Learning in and for Interagency Working: multiagency work in Northern Ireland (2005 - 2007)

Prof. Tony Gallagher (Queen’s University, Belfast)
Prof. Harry Daniels (University of Birmingham)
Dr. Rosemary Kilpatrick (Queen’s University, Belfast)

Project Summary

The aim of this proposal is to enhance the interaction between agencies dealing with young people at risk of exclusion from school. It builds on and extends an existing TLRP project on interagency working based in the University of Birmingham.The rationale for a Northern Ireland extension is that problems in interagency working are as relevant to Northern Ireland as other parts of the United Kingdom and that it provides a different context in terms of the range and responsibilities of agencies, and greater community sector involvement.

The project is based on the theoretical framework provided by Activity Theory which is being extended and developed by the Birmingham team. This framework highlights the distinctive conditions of interagency working and the need to develop processes of expansive learning in conditions of co-configuration.
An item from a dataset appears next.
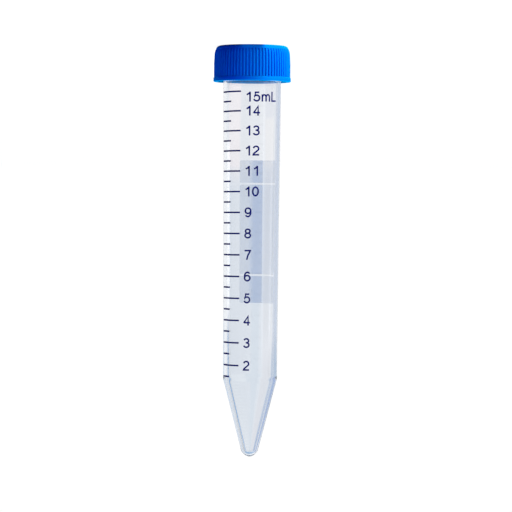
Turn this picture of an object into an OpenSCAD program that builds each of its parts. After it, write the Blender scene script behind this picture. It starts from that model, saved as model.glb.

The Birmingham project is proceeding in five stages. By the end of stage 3 it will have discussed and refined a model of learning in and for co-configuration in multiagency work; identified knowledge tools and strategies to enhance professional learning; trialled the feasibility of a focus on young people’s education and care plans as a means of accessing evidence about professional practices and their development; and identified some of the outcomes of current practices for young people to inform the next stage.

This next stage will follow a sample of cases in which young people move along pathways in which a number of different agencies play a role, to collect ethnographic data on these processes, to implement the knowledge tools and strategies derived from the previous stage and to evaluate their utility. The present project will implement an additional sample of cases reflecting the distinctive conditions of Northern Ireland to add variability to the overall analysis.

The final stage involves the examination of the derived models in a wider context and the development of networks to sustain the learning from the project.